Он никогда еще не видел ее полностью обнаженной, с угловатыми плечами, выступающим позвоночником и худыми ляжками, как у маленькой девочки. Она стеснялась, особенно своей груди, которую некоторое время прикрывала руками, в то время как румын оставался невидимым.
Эли понял, что он делает, лишь услышав щелчок фотоаппарата.
Значит, все было обговорено заранее. Когда Луиза вошла в комнату, фотоаппарат уже стоял подготовленный на своей треноге. И теперь Мишель перемещал его, разместив девушку возле одного из окон так, чтобы на нее падал свет с улицы. Он был во фланелевых брюках, с голым торсом, черные курчавые волосы покрывали его грудь.
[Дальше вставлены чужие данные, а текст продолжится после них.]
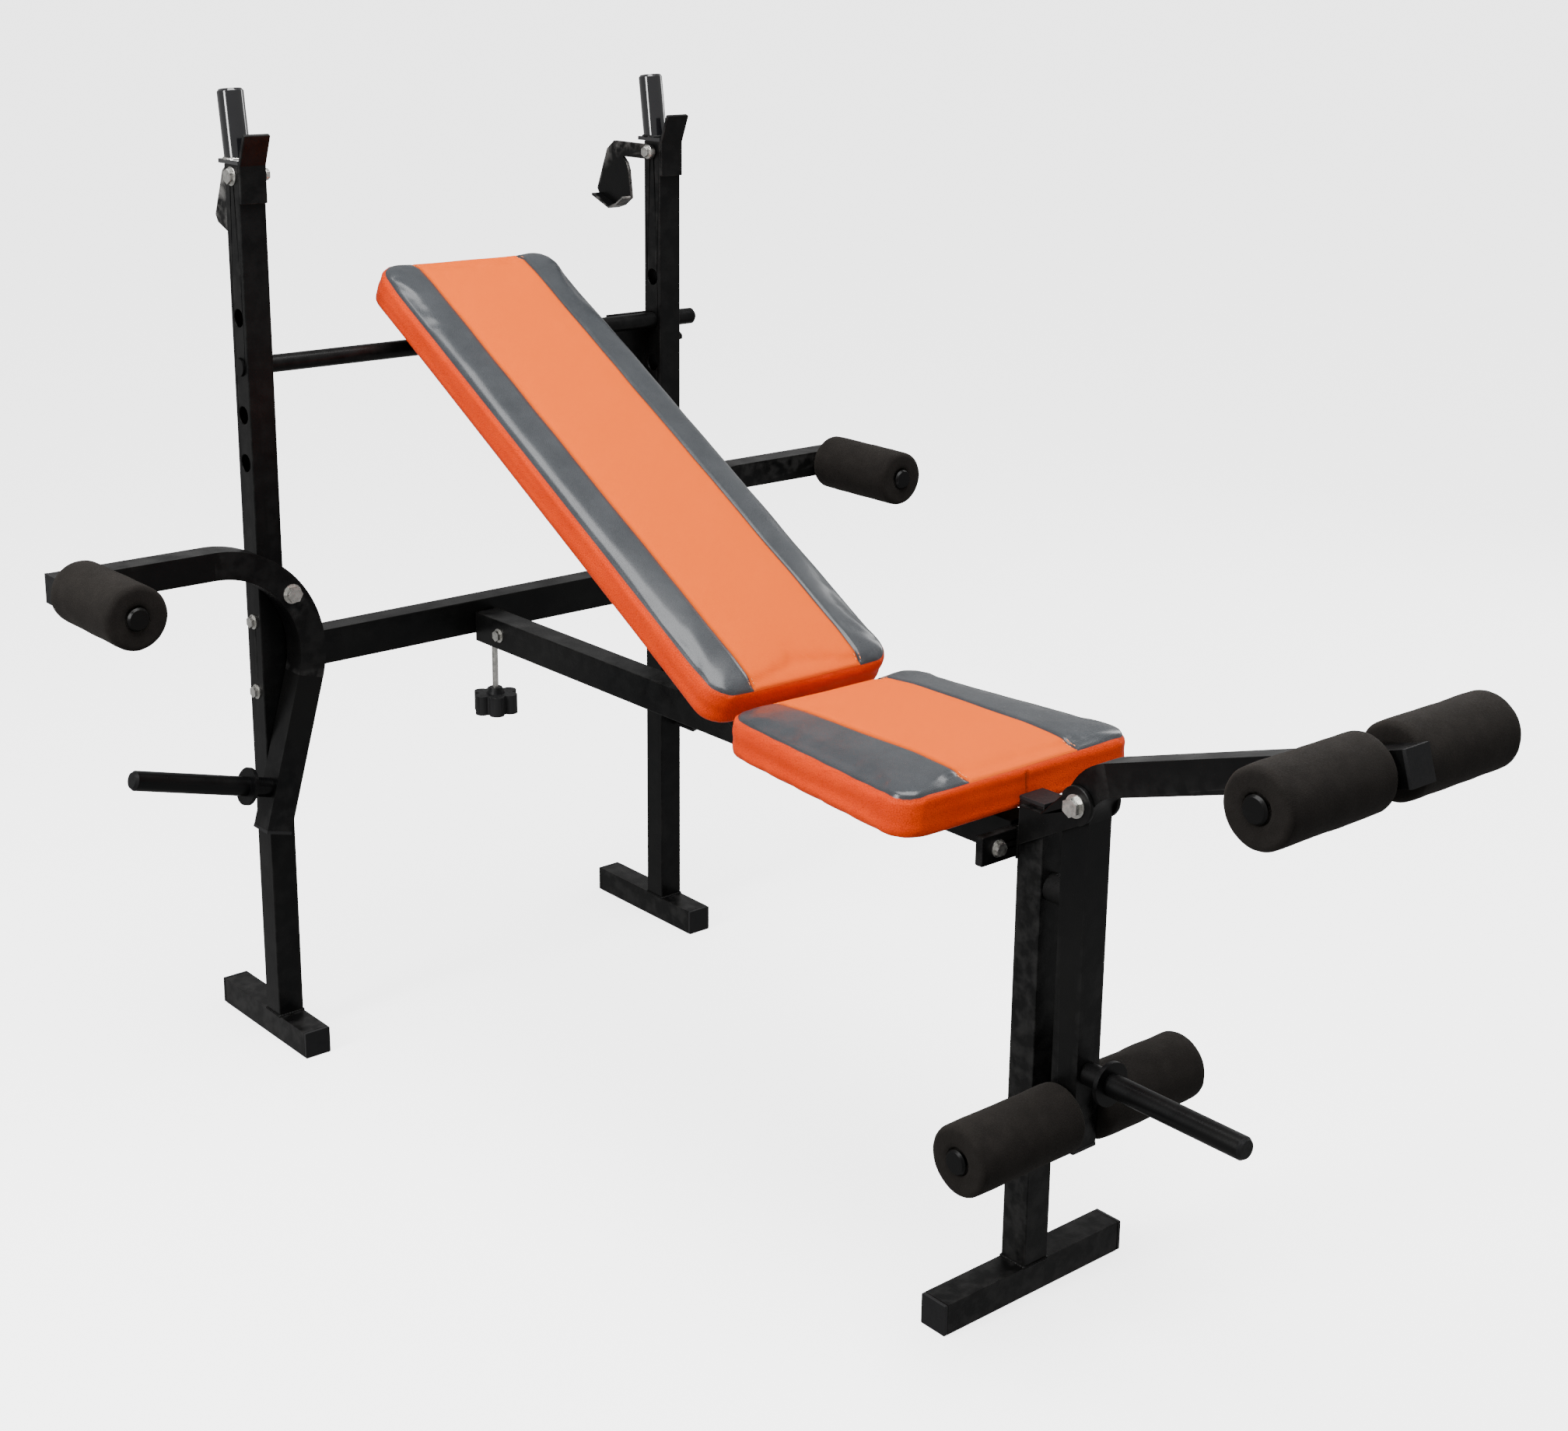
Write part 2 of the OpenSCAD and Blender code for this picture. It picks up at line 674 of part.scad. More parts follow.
module back_board() color(wood) on_backrest()
  translate([0, 0, rail_h / 2 + air]) linear_extrude(height = board_t - 2 * air)
    back_outline(board_inset);

module back_pad() color(vinyl) on_backrest()
  difference() {
    translate([0, 0, pad_off - pad_wrap]) linear_extrude(height = pad_t + pad_wrap)
      back_outline(0);
    translate([0, 0, pad_off - 2 * pad_wrap]) linear_extrude(height = 2 * pad_wrap)
      back_outline(board_inset - pad_fit);
  }

// The bar slides out to the right and fits any pair of holes.
module support_bar() color(black) place() {
  end_r = 4;
  translate([-up_x - half - bar_in, 0, bar_z]) rotate([0, 90, 0]) union() {
    cylinder(d = bar_d, h = upright_spacing + tube + bar_in + bar_out - end_r);
    translate([0, 0, upright_spacing + tube + bar_in + bar_out - end_r - eps])
      cylinder(d1 = bar_d, d2 = bar_d - 2 * end_r, h = end_r);
  }
}

// A tube bend: the walls are thicker by bend_skin so each straight run enters it cleanly.
module bend(r, sweep, w, d) {
  void_w = w - 2 * wall - 2 * bend_skin;
  void_d = d - 2 * wall - 2 * bend_skin;
  rotate_extrude(angle = sweep, $fn = 96)
    difference() {
      translate([r - w / 2 - bend_skin, -d / 2 - bend_skin])
        square([w + 2 * bend_skin, d + 2 * bend_skin]);
      translate([r - void_w / 2, -void_d / 2]) square([void_w, void_d]);
    }
}

// The left arm: a straight run outwards, the big bend and a slanted leg.
module arm_shape() {
  bend_x = arm_cx + arm_tan;
  out_len = arm_reach - bend_x;
  difference() {
    union() {
      translate([-bend_x + bend_lap, arm_y, arm_cz]) rotate([0, -90, 0])
        tube_z(out_len + bend_lap, tube, tube);
      translate([-bend_x, arm_y, arm_cz - arm_bend_r]) rotate([90, -90, 180])
        bend(arm_bend_r, arm_sweep, tube, tube);
      arm_leg_frame() tube_z(arm_leg_len + bend_lap, tube, tube);
    }
    translate([-arm_piv_x, arm_y, arm_pivot_z]) hole_y(pivot_r + run_fit, 2 * tube);
    translate([-arm_reach + arm_rod_in, arm_y, arm_cz]) hole_y(rod_r + hole_fit, 2 * tube);
  }
}

// Frame at the lower end of the slanted leg with +Z running up the leg.
module arm_leg_frame() {
  top_x = arm_cx + sin(arm_slant) * arm_tan;
  top_z = arm_cz - cos(arm_slant) * arm_tan;
  translate([-top_x, arm_y, top_z]) rotate([0, arm_slant, 0])
    translate([0, 0, -arm_leg_len]) children();
}

module arm_rod_shape() {
  len = tube + roller_len + 2 * roller_gap;
  translate([-arm_reach + arm_rod_in, arm_y + half + 3, arm_cz]) rotate([90, 0, 0]) {
    cylinder(r = rod_r, h = len + 3);
    translate([0, 0, len + 3 - eps]) cylinder(d1 = plug_d, d2 = plug_d - 4, h = plug_t);
  }
}

// A weight post: spigot, stop flange and the tube that takes the plates, along +Z.
module weight_post(len) {
  difference() {
    cylinder(r = post_r, h = len);
    translate([0, 0, len - 2 * plug_depth]) cylinder(r = post_r - wall, h = 3 * plug_depth);
  }
  translate([0, 0, flange_out]) cylinder(d = flange_d, h = plate_t);
}

module post_cap(len) {
  translate([0, 0, len]) cylinder(d1 = post_cap_d, d2 = post_cap_d - 5, h = cap_t);
  translate([0, 0, len - plug_depth]) cylinder(r = post_r - wall - air, h = plug_depth + 1);
}

module arm_post_frame() {
  arm_leg_frame() translate([-half, 0, arm_post_up]) rotate([0, -90, 0]) children();
}

module arm_caps_shape() {
  translate([-arm_reach, arm_y, arm_cz]) rotate([0, -90, 0]) cap_z(tube, tube, arm_plug);
  arm_leg_frame() mirror([0, 0, 1]) cap_z(tube, tube);
  arm_post_frame() post_cap(arm_post_len);
}

// A foam roller along +Z with a through hole for its rod.
module roller_z() {
  difference() {
    cylinder(r = roller_r, h = roller_len);
    translate([0, 0, -1]) cylinder(r = rod_r + run_fit, h = roller_len + 2);
  }
}

module arm_roller_shape() {
  translate([-arm_reach + arm_rod_in, arm_y - half - roller_gap, arm_cz])
    rotate([90, 0, 0]) roller_z();
}

module arm_left() color(black) place() arm_shape();

module arm_left_rod() color(zinc) place() arm_rod_shape();

module arm_left_post() color(black) place() arm_post_frame() weight_post(arm_post_len);

module arm_left_caps() color(plastic) place() arm_caps_shape();

module roller_arm_left() color(foam) place() arm_roller_shape();

module arm_right() color(black) place() right_side() arm_shape();

module arm_right_rod() color(zinc) place() right_side() arm_rod_shape();

module arm_right_post() color(black) place() right_side()
  arm_post_frame() weight_post(arm_post_len);

module arm_right_caps() color(plastic) place() right_side() arm_caps_shape();

module roller_arm_right() color(foam) place() right_side() arm_roller_shape();

// Frame at the lever corner with +Z running out along the rising top arm.
module lever_top_frame() {
  translate([0, lever_y, lever_corner_z]) rotate([90 - lever_rise, 0, 0]) children();
}

module leg_lever() color(black) place()
  difference() {
    union() {
      translate([0, lever_y, lever_low_z])
        tube_z(lever_corner_z - lever_tan - lever_low_z + bend_lap, lever_w, tube);
      lever_top_frame() translate([0, 0, lever_tan - bend_lap])
        tube_z(lever_top_len - lever_tan + bend_lap, lever_w, tube);
      translate([0, lever_y - lever_bend_r, lever_corner_z - lever_tan])
        rotate([90, 0, 90]) bend(lever_bend_r, lever_sweep, tube, lever_w);
    }
    translate([0, lever_piv_y, lever_pivot_z]) hole_x(pivot_r + run_fit, 2 * tube);
    translate([0, lever_y, lever_low_rod_z]) hole_x(rod_r + hole_fit, 2 * tube);
    lever_top_frame() translate([0, 0, lever_top_rod]) hole_x(rod_r + hole_fit, 2 * tube);
  }

module rod_pair() {
  len = 2 * (roller_x0 + roller_len + 1);
  translate([-len / 2, 0, 0]) rotate([0, 90, 0]) cylinder(r = rod_r, h = len);
  for (s = [-1, 1])
    translate([s * len / 2, 0, 0]) rotate([0, s * 90, 0])
      cylinder(d1 = plug_d, d2 = plug_d - 4, h = plug_t);
}

module lever_rods() color(zinc) place() {
  translate([0, lever_y, lever_low_rod_z]) rod_pair();
  lever_top_frame() translate([0, 0, lever_top_rod]) rod_pair();
}

module lever_post_frame() {
  translate([0, lever_y - half, lever_low_rod_z + lever_post_up]) rotate([90, 0, 0])
    children();
}

module lever_post() color(black) place() lever_post_frame() weight_post(lever_post_len);

module lever_caps() color(plastic) place() {
  lever_top_frame() translate([0, 0, lever_top_len]) cap_z(lever_w, tube);
  translate([0, lever_y, lever_low_z]) mirror([0, 0, 1]) cap_z(lever_w, tube);
  lever_post_frame() post_cap(lever_post_len);
}

module roller_right() {
  translate([roller_x0, 0, 0]) rotate([0, 90, 0]) roller_z();
}

module roller_top_left() color(foam) place() lever_top_frame()
  translate([0, 0, lever_top_rod]) right_side() roller_right();

module roller_top_right() color(foam) place() lever_top_frame()
  translate([0, 0, lever_top_rod]) roller_right();

module roller_low_left() color(foam) place()
  translate([0, lever_y, lever_low_rod_z]) right_side() roller_right();

module roller_low_right() color(foam) place()
  translate([0, lever_y, lever_low_rod_z]) roller_right();

// The clamp screw presses the stub from below and the knob turns it.
module clamp_screw() color(zinc) place()
  translate([0, -knob_y, knob_top - 6]) cylinder(r = screw_r, h = knob_drop + 6 + wall);

module clamp_knob() color(plastic) place()
  translate([0, -knob_y, knob_top - knob_h]) difference() {
    union() {
      cylinder(d = knob_d * 0.72, h = knob_h);
      for (a = [0 : 60 : 300])
        rotate([0, 0, a]) translate([knob_d * 0.34, 0, 0]) cylinder(d = knob_d * 0.32, h = knob_h);
      translate([0, 0, knob_h - eps]) cylinder(d1 = knob_d * 0.4, d2 = knob_d * 0.28, h = 8);
    }
    translate([0, 0, knob_h - 6]) cylinder(r = screw_r, h = 20);
  }

upright_left();
upright_right();
rear_foot_left();
rear_foot_right();
rear_foot_caps();
rest_posts();
cradle_lips();
crossbar();
crossbar_bolts();
beam_stub();
main_beam();
beam_bolt();
front_post();
front_post_cap();
front_foot();
front_foot_caps();
post_flanges();
flange_bolts();
lever_ears();
lever_pivot_bolt();
lever_bumper();
arm_pivot_bolts();
arm_bushings();
hook_pivots();
bar_gusset();
seat_brackets();
seat_board();
seat_pad();
hinge_bracket();
hinge_pin();
back_rails();
back_board();
back_pad();
support_bar();
arm_left();
arm_left_rod();
arm_left_post();
arm_left_caps();
roller_arm_left();
arm_right();
arm_right_rod();
arm_right_post();
arm_right_caps();
roller_arm_right();
leg_lever();
lever_rods();
lever_post();
lever_caps();
roller_top_left();
roller_top_right();
roller_low_left();
roller_low_right();
hook_left();
hook_right();
clamp_knob();
clamp_screw();
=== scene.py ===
"""Adjustable weight bench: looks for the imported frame, in metres, +Z up, front towards -Y."""
import json
import math

import bpy
from mathutils import Matrix, Vector, noise
from mathutils.bvhtree import BVHTree


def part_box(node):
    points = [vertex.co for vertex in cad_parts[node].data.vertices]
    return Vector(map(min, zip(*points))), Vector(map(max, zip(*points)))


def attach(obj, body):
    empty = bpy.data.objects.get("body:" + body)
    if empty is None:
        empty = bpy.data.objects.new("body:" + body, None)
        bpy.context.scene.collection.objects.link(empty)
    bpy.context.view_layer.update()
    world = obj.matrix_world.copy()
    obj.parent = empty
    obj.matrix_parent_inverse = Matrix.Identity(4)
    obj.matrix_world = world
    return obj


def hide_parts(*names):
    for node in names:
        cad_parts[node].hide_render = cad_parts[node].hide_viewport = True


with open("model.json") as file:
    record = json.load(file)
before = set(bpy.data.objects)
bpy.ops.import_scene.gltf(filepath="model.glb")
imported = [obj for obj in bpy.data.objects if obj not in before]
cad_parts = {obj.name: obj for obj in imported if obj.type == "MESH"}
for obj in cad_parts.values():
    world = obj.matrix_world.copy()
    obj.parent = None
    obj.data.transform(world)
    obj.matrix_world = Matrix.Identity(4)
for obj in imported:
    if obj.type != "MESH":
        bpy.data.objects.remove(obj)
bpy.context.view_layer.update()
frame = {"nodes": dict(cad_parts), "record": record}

NODES = frame["nodes"]

# Places shared with the CAD model, in metres
Y_OFF = 0.677693            # from the uprights' plane to the middle of the model
UPRIGHT_X = 0.316
TUBE = 0.035
HALF = TUBE / 2
RECLINE = math.radians(30)
HINGE = Vector((0.0, Y_OFF - 0.600, 0.57864))
SEAT_LOW = 0.545
PAD_T = 0.053
PAD_R = 0.034
SEAT_BACK = (Y_OFF - 0.698, 0.142)      # y and half width
SEAT_FRONT = (Y_OFF - 1.026, 0.176)
BACK_LOCAL = (-0.0653, 0.7467, 0.136)   # start, end and half width in the hinge frame
BACK_LOW = 0.015
POCKET_IN = 0.0118          # the board sits in a pocket under the pad
POCKET_UP = 0.0093
POST_Y = Y_OFF - 1.048      # the front post
REST_FOOT = (Y_OFF + 0.0142, 1.1455)    # y and z where a rest post leaves its upright
CROSSBAR_Z = (0.5025, 0.5475)           # underside and top of the crossbar
FLANGE_Z = (0.495, 0.531)
END_PLATE_T = 0.005

# Upholstery
PANEL_HALF = 0.080          # half width of the orange centre panel
TOP_SEAM = 0.0055           # the top panel's seam, inside the outline
SEAM_EDGE = 0.0003          # half width of the change of colour at a seam
THREAD_PITCH = 0.0024       # of the woven centre panel
STRIPE_GLOSS = 0.9
GRAIN_SCALE = 420.0


# ---------------------------------------------------------------- shader helpers

class Paint:
    """Builds one material from nodes, around a Principled shader."""

    def __init__(self, name, **sockets):
        self.mat = bpy.data.materials.new(name)
        self.mat.use_nodes = True
        self.tree = self.mat.node_tree
        self.tree.nodes.clear()
        self.shader = self.node("ShaderNodeBsdfPrincipled")
        out = self.node("ShaderNodeOutputMaterial")
        self.link(self.shader.outputs[0], out.inputs[0])
        self.coord = self.node("ShaderNodeTexCoord").outputs["Object"]
        for key, value in sockets.items():
            self.shader.inputs[key.replace("_", " ")].default_value = value

    def node(self, kind, **props):
        made = self.tree.nodes.new(kind)
        for key, value in props.items():
            setattr(made, key, value)
        return made

    def link(self, a, b):
        self.tree.links.new(a, b)

    def feed(self, socket, value):
        if isinstance(value, bpy.types.NodeSocket):
            self.link(value, socket)
        else:
            socket.default_value = value

    def math(self, op, a, b=0.0, clamp=False):
        made = self.node("ShaderNodeMath", operation=op, use_clamp=clamp)
        self.feed(made.inputs[0], a)
        self.feed(made.inputs[1], b)
        return made.outputs[0]

    def stretched(self, x, y, z):
        made = self.node("ShaderNodeMapping")
        made.inputs["Scale"].default_value = (x, y, z)
        self.link(self.coord, made.inputs["Vector"])
        return made.outputs[0]

    def noise(self, scale, detail=3.0, rough=0.55, coord=None):
        made = self.node("ShaderNodeTexNoise")
        made.inputs["Scale"].default_value = scale
        made.inputs["Detail"].default_value = detail
        made.inputs["Roughness"].default_value = rough
        self.link(coord or self.coord, made.inputs["Vector"])
        return made.outputs["Fac"]

    def cells(self, scale, feature="F1", coord=None):
        made = self.node("ShaderNodeTexVoronoi", feature=feature)
        made.inputs["Scale"].default_value = scale
        self.link(coord or self.coord, made.inputs["Vector"])
        return made.outputs["Distance"]

    def between(self, value, low, high, to_low=0.0, to_high=1.0):
        made = self.node("ShaderNodeMapRange", clamp=True)
        self.link(value, made.inputs["Value"])
        for key, number in zip(("From Min", "From Max", "To Min", "To Max"),
                               (low, high, to_low, to_high)):
            made.inputs[key].default_value = number
        return made.outputs[0]

    def mix(self, factor, a, b):
        made = self.node("ShaderNodeMix", data_type="RGBA")
        self.feed(made.inputs[0], factor)
        for socket, colour in ((made.inputs[6], a), (made.inputs[7], b)):
            self.feed(socket, (*colour, 1.0) if isinstance(colour, tuple) else colour)
        return made.outputs[2]

    def bump(self, height, strength, distance, under=None):
        made = self.node("ShaderNodeBump")
        made.inputs["Strength"].default_value = strength
        made.inputs["Distance"].default_value = distance
        self.link(height, made.inputs["Height"])
        if under is not None:
            self.link(under, made.inputs["Normal"])
        return made.outputs[0]

    def edges(self, low, high):
        """1 on convex edges, 0 on flats: worn edges on the paint and plastic, a painted highlight
        on the upholstery.
        """
        geo = self.node("ShaderNodeNewGeometry")
        return self.between(geo.outputs["Pointiness"], low, high)

    def use(self, colour=None, roughness=None, normal=None, metallic=None):
        for key, value in (("Base Color", colour), ("Roughness", roughness),
                           ("Normal", normal), ("Metallic", metallic)):
            if value is not None:
                self.link(value, self.shader.inputs[key])
        return self.mat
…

Прежде чем сделать новый снимок, он протянул зажженную сигарету Луизе, которую она неловко закурила, сказал ей что-то, чего Эли не расслышал и что вызвало у Девушки улыбку.
За полчаса он израсходовал два рулона фотопленки, а она послушно принимала позы, которые он ей показывал. Иногда он угощал ее рахат-лукумом. Когда он фотографировал ее на кровати, то дважды подходил к ней, чтобы подальше отодвинуть ее левую ногу, при этом игриво улыбаясь.
В последний раз, когда румын появился в поле зрения Эли, он тоже был голым и сразу же улегся на девушку.
Именно в этот момент он с насмешливым видом повернулся к двери и прошептал что-то на ухо Луизе.
Она тоже машинально посмотрела в ту сторону, тут же отвела взгляд и с этого момента старалась не поворачиваться лицом к двери.
Они оба знали, что Эли был там. Теперь он был уверен, что Мишель знал это с первого дня и нарочно, из бравады или ради развлечения, заставлял дочь мадам Ланж принимать определенные позы.
Сегодня, из-за окна, расположенного напротив двери, лицо Эли, должно быть, загораживало замочную скважину, которая без него просвечивала бы.
Это рассмешило румына. Он продолжал смеяться, двигаясь над телом Луизы, в то время как она лежала, отвернувшись от двери.
И тогда, глядя на них обоих, Эли подумал с ощущением, что сделал открытие: «Его нужно наказать».
Это стало вопросом справедливости. Он еще не был способен четко это осознать, но внутри уже зрел протест, который, вероятно, мучил его все последние дни, а он не мог его распознать.
Так бывает, например, в случае с фурункулом. Вначале в определенном месте кожа становится более чувствительной, пока на ней не появляется красная шишечка с твердой головкой.
— Его нужно наказать.
Он наконец нашел правильное слово. Нельзя было допустить, чтобы Мишель до бесконечности оставался безнаказанным. Было что-то неприличное, вызывающее в счастье, которым он щеголял и которое действительно наполняло его, пропитывая все фибры его существа.
Никогда еще Эли не доводилось видеть такого совершенно счастливого человека, счастливого во всем, всегда, в каждое мгновение дня, который с невинным видом пользовался всем, что его окружало, чтобы получить от жизни еще больше удовольствия.
Сегодня и в предыдущие дни Мишель пользовался не только Луизой, но и Эли. Об Эли он говорил и сейчас, вполголоса, стоя возле кровати, голый и распутный, небрежно теребя маленькие груди девушки.
Два или три раза он оборачивался к двери и словно хотел заговорить с Эли, быть может, даже его позвать. В какой-то момент он уже собрался пойти и открыть дверь. Мишель уже сделал шаг в ее сторону, продолжая улыбаться, но тут раздался умоляющий голос Луизы:
— Нет, Мишель! Только не это!
Что именно он сделал бы, если бы она его не остановила? Он не хотел сдаваться, произнеся одно из редких французских слов, которое успел выучить:
— Почему?
Она повторила, готовая расплакаться:
— Пожалуйста!
Ей захотелось поскорее одеться. Не поворачиваясь лицом к столовой, она соскользнула с кровати и направилась к стулу, на котором лежала ее одежда. Мишель удержал ее. Она делала слабые попытки освободиться, и дальнейшее произошло лишь из-за присутствия Эли. Несколько раз Луиза отрицательно трясла головой, испугавшись того, что ей предлагали, а ее любовник не обращал на это внимания, продолжая улыбаться и что-то тихо говорить ей на ухо.
Что он сказал бы Эли, если бы она не помешала ему открыть дверь?
Эли решил не дожидаться, пока он все-таки это сделает. У него возникло убеждение, что он достиг самого дна и теперь все было решено.
Его убежище разрушили. У него, лишенного всего, ухитрились отобрать последнее. Он не мог продолжать жить в этом доме. И возможно, из-за только что прозвучавшего смеха больше никогда не сумеет жить в ладу с самим собой.